找出卖羊奶的铁皮小桶桶,先在尿盆里撒了一半尿,然后憋着,再找来羊奶小桶尿了一些,遮住桶底并稍高出一些,赶快重新盖上盖子,不能让它凉了,据说这样可以使养奶保持恒温36°,虽然感觉这像在做见不得人的事,想想白嫩的婴儿要吃这带尿精炼出的奶粉,隐隐感觉似不太好,但父母说这是全村保持羊奶够温度够稠度的秘密,可能不会有大害处吧,也许还会像当医生的母亲说的哪样会有药效呢,她小小的心里这样想着,便觉坦然了。

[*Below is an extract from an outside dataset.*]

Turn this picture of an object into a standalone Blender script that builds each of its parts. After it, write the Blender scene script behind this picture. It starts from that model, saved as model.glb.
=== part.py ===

忽的打开门,也顾不得看漆黑的橱房里可否有藏有什么危险,提着煤油灯忽闪忽闪地走向羊圈里,老母羊半卧在里面较小的干燥点的墙洞里,外面羊尿混着羊粪夹杂着吃剩的草根又滑又泥难闻及了,咧咧嘴,吸吸鼻子,她搓了搓手,老母羊半眯着眼,这可怎么办,以前都是母亲挤羊奶,她从来未挤过,也未看见过如何挤?唉,硬着头皮试试吧…
蹲下,满把在缀下的大而胀的羊奶中间抓了一把,不料哪老母羊不知是被挤疼了,还是“欺负”她年小,一蹄子蹬在她胸前,她一屁股座在了稀泥粪里,摔了个仰天朝上,羊奶桶也被摔在了一边,又气又恼,欲哭无泪,想想还要赶去上学,别迟到了。
她找了根大树棍照着羊大腿括了下去,哪老母羊一下子疼地半跪半卧在里面一块大土疙瘩跟前了,她先学着大人双手将羊奶头从上到下缕了缕,先是满把抓,怎么也不出奶水,最后右手小拇指与掌心撰紧,流个微小的缝隙,终于挤出了散射细丝状的雪白奶水,太高兴了,共挤了多半桶呢,站起来,双脚都麻木了,更难受的是她看到平时经常放的老母羊眼里看去泪汪汪的,在煤油灯下亮晶晶的,可怜的小羊娃后腿后拉着站在哪,咩咩直叫,她挤走了它的羊奶呀,还狠狠的打了它的羊妈妈!
东方透出了微曦,走到一个头顶拐弯处据说经常可能会蹲着狼的弯道里,她害怕地紧紧撰着羊奶桶铁丝提手,头一直仰望着哪块可怕会出现狼的位置,穿过慢下坡的整个山村,还好高而瘦黑的收奶人用温度计量了量,够36°,塞给她小手里6角4分皱巴巴的钱,可以向妈妈玄耀了……。
这是我的大学同学在宿舍熄灯后讲的一个笑话故事,记得当时笑的我肚子疼??不知为什么,我总没有忘记,虽然她父亲平反后又回京城恢复工作了,她如今也在海外事业有成了。